**INSTRUCTION:** Reproduce all of the listing below without alteration.

**PROVIDED MATERIAL:**

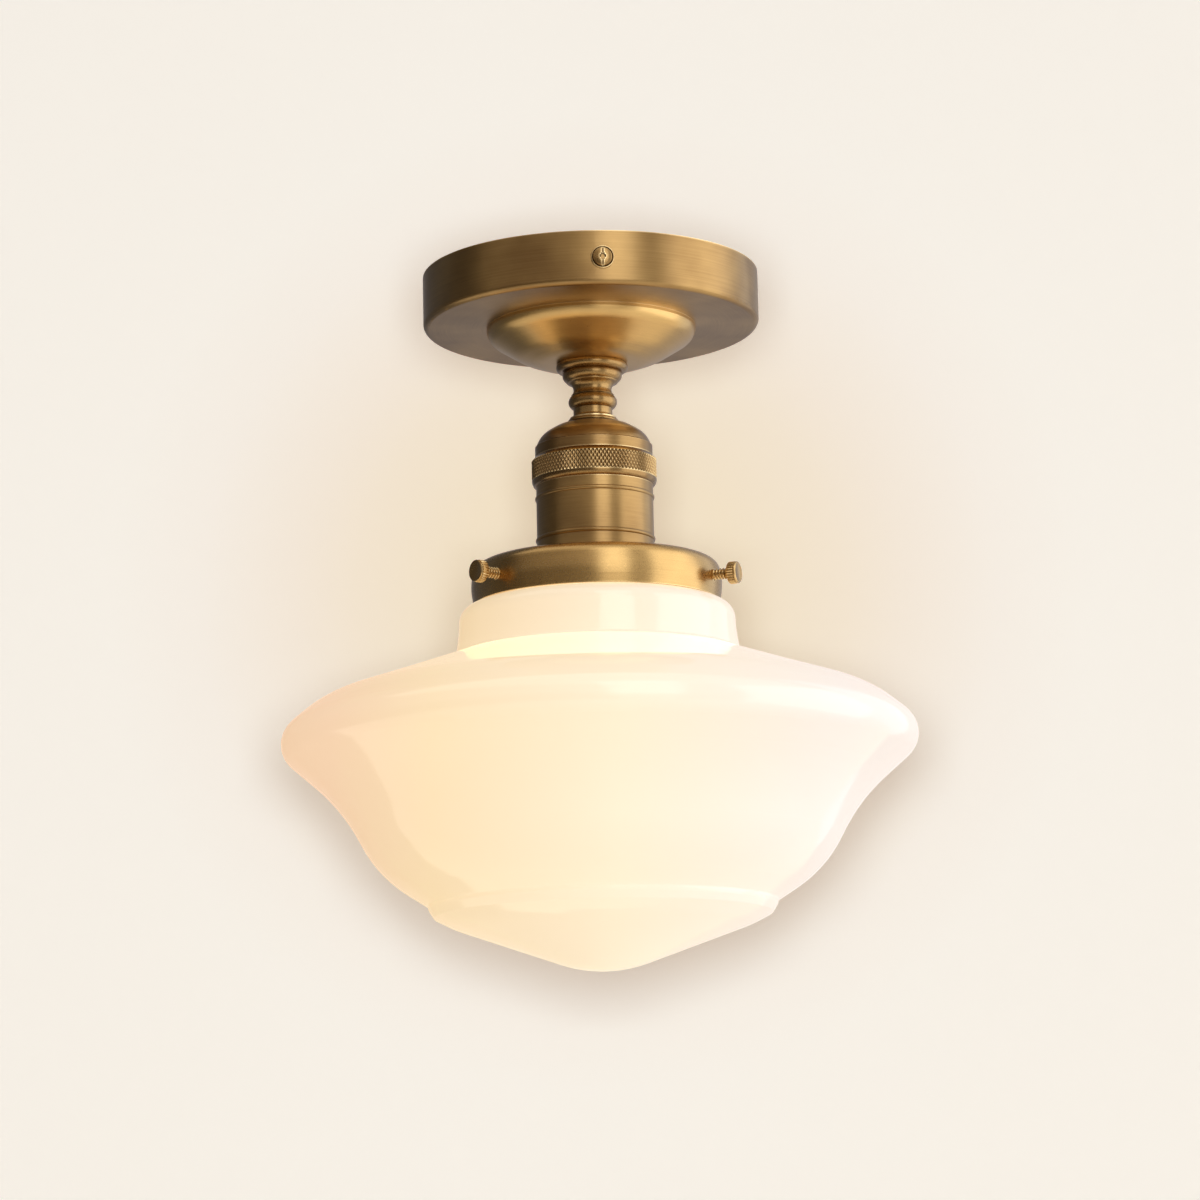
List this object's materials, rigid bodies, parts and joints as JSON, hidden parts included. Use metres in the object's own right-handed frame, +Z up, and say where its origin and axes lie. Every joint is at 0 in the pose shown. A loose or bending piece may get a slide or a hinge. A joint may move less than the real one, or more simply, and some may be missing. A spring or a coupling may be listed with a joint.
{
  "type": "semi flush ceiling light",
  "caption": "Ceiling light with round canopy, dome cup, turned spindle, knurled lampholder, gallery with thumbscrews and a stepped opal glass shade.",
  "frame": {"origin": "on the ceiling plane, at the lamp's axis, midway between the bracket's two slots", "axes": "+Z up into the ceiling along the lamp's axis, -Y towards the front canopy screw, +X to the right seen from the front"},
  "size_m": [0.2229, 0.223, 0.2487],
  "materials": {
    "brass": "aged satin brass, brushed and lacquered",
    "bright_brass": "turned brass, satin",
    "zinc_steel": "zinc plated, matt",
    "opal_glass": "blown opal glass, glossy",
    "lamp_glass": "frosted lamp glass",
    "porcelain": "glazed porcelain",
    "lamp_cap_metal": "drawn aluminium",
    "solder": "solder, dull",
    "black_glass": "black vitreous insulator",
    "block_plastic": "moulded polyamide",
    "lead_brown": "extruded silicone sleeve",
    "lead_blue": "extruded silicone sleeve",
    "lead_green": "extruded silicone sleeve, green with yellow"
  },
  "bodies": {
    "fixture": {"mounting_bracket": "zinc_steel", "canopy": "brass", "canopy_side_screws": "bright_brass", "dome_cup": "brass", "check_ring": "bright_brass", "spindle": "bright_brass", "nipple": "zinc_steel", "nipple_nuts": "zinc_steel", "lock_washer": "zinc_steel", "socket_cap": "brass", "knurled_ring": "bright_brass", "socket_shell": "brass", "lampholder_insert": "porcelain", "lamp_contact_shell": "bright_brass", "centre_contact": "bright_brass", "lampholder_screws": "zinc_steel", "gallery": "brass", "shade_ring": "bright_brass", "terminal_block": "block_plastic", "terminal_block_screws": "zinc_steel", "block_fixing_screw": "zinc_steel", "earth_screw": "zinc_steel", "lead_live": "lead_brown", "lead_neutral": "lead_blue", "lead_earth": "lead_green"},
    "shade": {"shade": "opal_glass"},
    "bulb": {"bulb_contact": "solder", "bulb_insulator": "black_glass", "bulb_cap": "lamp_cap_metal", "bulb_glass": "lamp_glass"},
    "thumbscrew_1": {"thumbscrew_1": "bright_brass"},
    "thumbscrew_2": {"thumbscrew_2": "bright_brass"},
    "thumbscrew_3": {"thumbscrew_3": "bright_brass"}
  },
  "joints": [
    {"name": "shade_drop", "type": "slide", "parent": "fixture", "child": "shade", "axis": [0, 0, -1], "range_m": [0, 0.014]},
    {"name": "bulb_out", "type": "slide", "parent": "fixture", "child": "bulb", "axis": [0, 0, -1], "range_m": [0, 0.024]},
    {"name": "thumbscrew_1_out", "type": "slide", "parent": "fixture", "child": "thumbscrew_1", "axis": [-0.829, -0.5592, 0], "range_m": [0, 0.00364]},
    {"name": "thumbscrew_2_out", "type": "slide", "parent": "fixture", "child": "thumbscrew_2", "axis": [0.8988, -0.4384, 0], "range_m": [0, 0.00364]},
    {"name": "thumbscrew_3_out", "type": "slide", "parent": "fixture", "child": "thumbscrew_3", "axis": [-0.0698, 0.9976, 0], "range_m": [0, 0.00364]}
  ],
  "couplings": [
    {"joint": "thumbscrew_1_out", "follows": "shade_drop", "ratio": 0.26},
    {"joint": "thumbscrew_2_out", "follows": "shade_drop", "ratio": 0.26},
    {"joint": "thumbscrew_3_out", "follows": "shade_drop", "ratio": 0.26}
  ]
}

**SOLUTION TO THIS PROBLEM:**
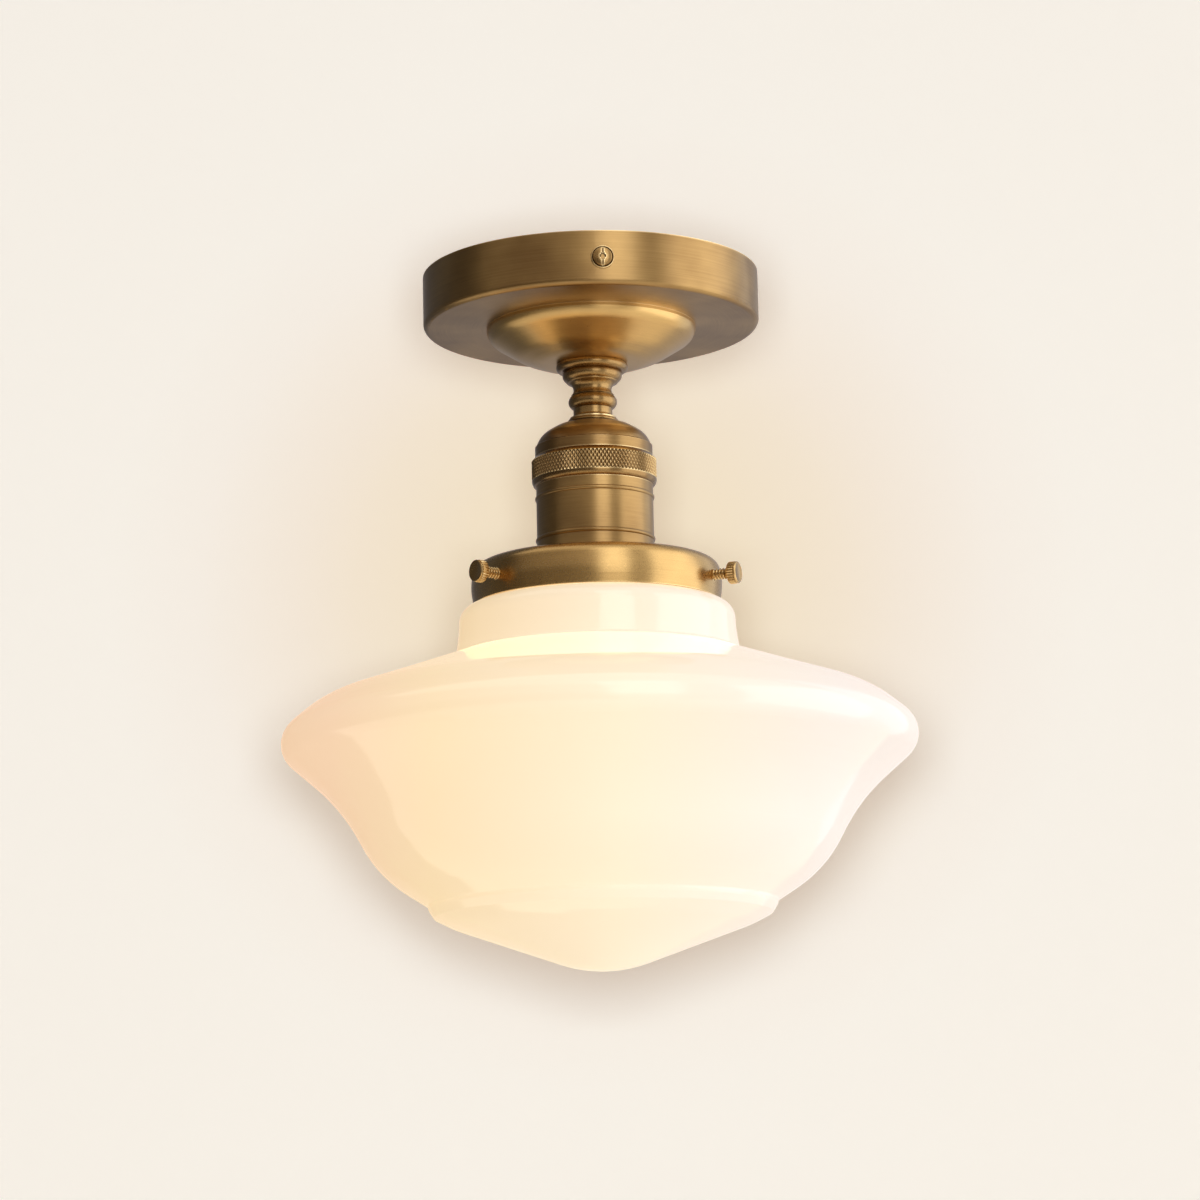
List this object's materials, rigid bodies, parts and joints as JSON, hidden parts included. Use metres in the object's own right-handed frame, +Z up, and say where its origin and axes lie. Every joint is at 0 in the pose shown. A loose or bending piece may get a slide or a hinge. A joint may move less than the real one, or more simply, and some may be missing. A spring or a coupling may be listed with a joint.
{
  "type": "semi flush ceiling light",
  "caption": "Ceiling light with round canopy, dome cup, turned spindle, knurled lampholder, gallery with thumbscrews and a stepped opal glass shade.",
  "frame": {"origin": "on the ceiling plane, at the lamp's axis, midway between the bracket's two slots", "axes": "+Z up into the ceiling along the lamp's axis, -Y towards the front canopy screw, +X to the right seen from the front"},
  "size_m": [0.2229, 0.223, 0.2487],
  "materials": {
    "brass": "aged satin brass, brushed and lacquered",
    "bright_brass": "turned brass, satin",
    "zinc_steel": "zinc plated, matt",
    "opal_glass": "blown opal glass, glossy",
    "lamp_glass": "frosted lamp glass",
    "porcelain": "glazed porcelain",
    "lamp_cap_metal": "drawn aluminium",
    "solder": "solder, dull",
    "black_glass": "black vitreous insulator",
    "block_plastic": "moulded polyamide",
    "lead_brown": "extruded silicone sleeve",
    "lead_blue": "extruded silicone sleeve",
    "lead_green": "extruded silicone sleeve, green with yellow"
  },
  "bodies": {
    "fixture": {"mounting_bracket": "zinc_steel", "canopy": "brass", "canopy_side_screws": "bright_brass", "dome_cup": "brass", "check_ring": "bright_brass", "spindle": "bright_brass", "nipple": "zinc_steel", "nipple_nuts": "zinc_steel", "lock_washer": "zinc_steel", "socket_cap": "brass", "knurled_ring": "bright_brass", "socket_shell": "brass", "lampholder_insert": "porcelain", "lamp_contact_shell": "bright_brass", "centre_contact": "bright_brass", "lampholder_screws": "zinc_steel", "gallery": "brass", "shade_ring": "bright_brass", "terminal_block": "block_plastic", "terminal_block_screws": "zinc_steel", "block_fixing_screw": "zinc_steel", "earth_screw": "zinc_steel", "lead_live": "lead_brown", "lead_neutral": "lead_blue", "lead_earth": "lead_green"},
    "shade": {"shade": "opal_glass"},
    "bulb": {"bulb_contact": "solder", "bulb_insulator": "black_glass", "bulb_cap": "lamp_cap_metal", "bulb_glass": "lamp_glass"},
    "thumbscrew_1": {"thumbscrew_1": "bright_brass"},
    "thumbscrew_2": {"thumbscrew_2": "bright_brass"},
    "thumbscrew_3": {"thumbscrew_3": "bright_brass"}
  },
  "joints": [
    {"name": "shade_drop", "type": "slide", "parent": "fixture", "child": "shade", "axis": [0, 0, -1], "range_m": [0, 0.014]},
    {"name": "bulb_out", "type": "slide", "parent": "fixture", "child": "bulb", "axis": [0, 0, -1], "range_m": [0, 0.024]},
    {"name": "thumbscrew_1_out", "type": "slide", "parent": "fixture", "child": "thumbscrew_1", "axis": [-0.829, -0.5592, 0], "range_m": [0, 0.00364]},
    {"name": "thumbscrew_2_out", "type": "slide", "parent": "fixture", "child": "thumbscrew_2", "axis": [0.8988, -0.4384, 0], "range_m": [0, 0.00364]},
    {"name": "thumbscrew_3_out", "type": "slide", "parent": "fixture", "child": "thumbscrew_3", "axis": [-0.0698, 0.9976, 0], "range_m": [0, 0.00364]}
  ],
  "couplings": [
    {"joint": "thumbscrew_1_out", "follows": "shade_drop", "ratio": 0.26},
    {"joint": "thumbscrew_2_out", "follows": "shade_drop", "ratio": 0.26},
    {"joint": "thumbscrew_3_out", "follows": "shade_drop", "ratio": 0.26}
  ]
}